2. Core Principle & Key Characteristics

The principle is analogous to making Jell-O in a mold. A liquid material is poured into a shaped cavity and allowed to set. In injection molding, the "liquid" is molten plastic, and the "setting" is rapid cooling.

Key Characteristics:

• High Production Rate: Once the mold is built and the process is optimized, cycle times (the time from injection to part ejection) can be as short as 10-30 seconds, enabling immense volumes.
• Low Per-Part Cost: Despite high initial tooling costs, the per-part cost becomes extremely low at high volumes, making it economically unbeatable for mass production.
• High Repeatability and Precision: The mold ensures that every part is virtually identical, with tight tolerances and complex features replicated perfectly.
• Wide Material Selection: A vast range of thermoplastic polymers with specific properties (strength, flexibility, heat resistance, color) can be used.
• Minimal Post-Processing: Parts often require little to no finishing after ejection, as gates and ejector pin marks are designed to be minimal.

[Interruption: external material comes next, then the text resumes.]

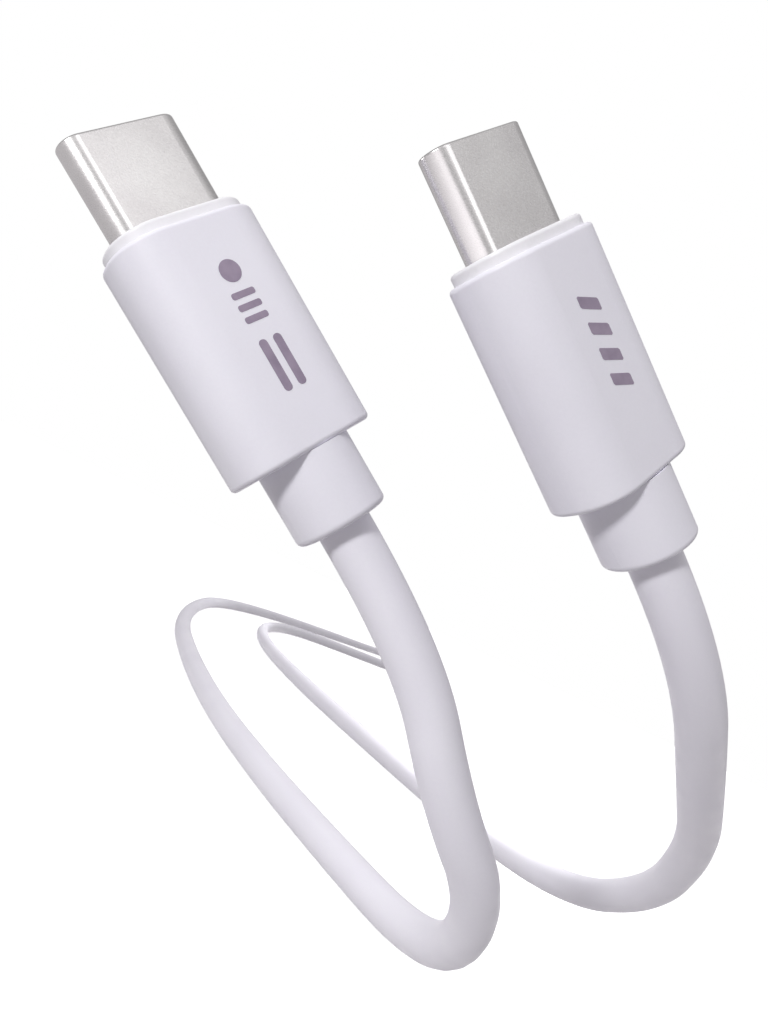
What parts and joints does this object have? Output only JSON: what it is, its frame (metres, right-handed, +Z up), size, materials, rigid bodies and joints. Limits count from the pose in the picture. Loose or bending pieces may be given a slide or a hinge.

3. The Injection Molding Process Cycle

The cycle is a continuous, automated loop with four main stages:

1. Clamping

The two halves of the mold are securely closed and held together by a clamping unit. The force must be high enough to withstand the immense pressure of injection (often hundreds of tons).

2. Injection

Plastic material in granular form (pellets) is fed from a hopper into a heated barrel. A reciprocating screw transports the pellets forward. The heat from the barrel and the shear friction from the screw's rotation melt the plastic. The screw then moves forward like a plunger, injecting the molten plastic under high pressure into the mold cavity.

3. Cooling

The molten plastic inside the mold begins to cool and solidify upon contact with the cold mold walls. It takes the shape of the cavity. Cooling time is a significant portion of the total cycle time. The design of cooling channels within the mold is critical for efficiency.

4. Ejection

After sufficient cooling, the clamping unit opens the mold. An ejection system, typically consisting of pins, pushes the solidified part out of the mold. The mold then closes, and the cycle repeats.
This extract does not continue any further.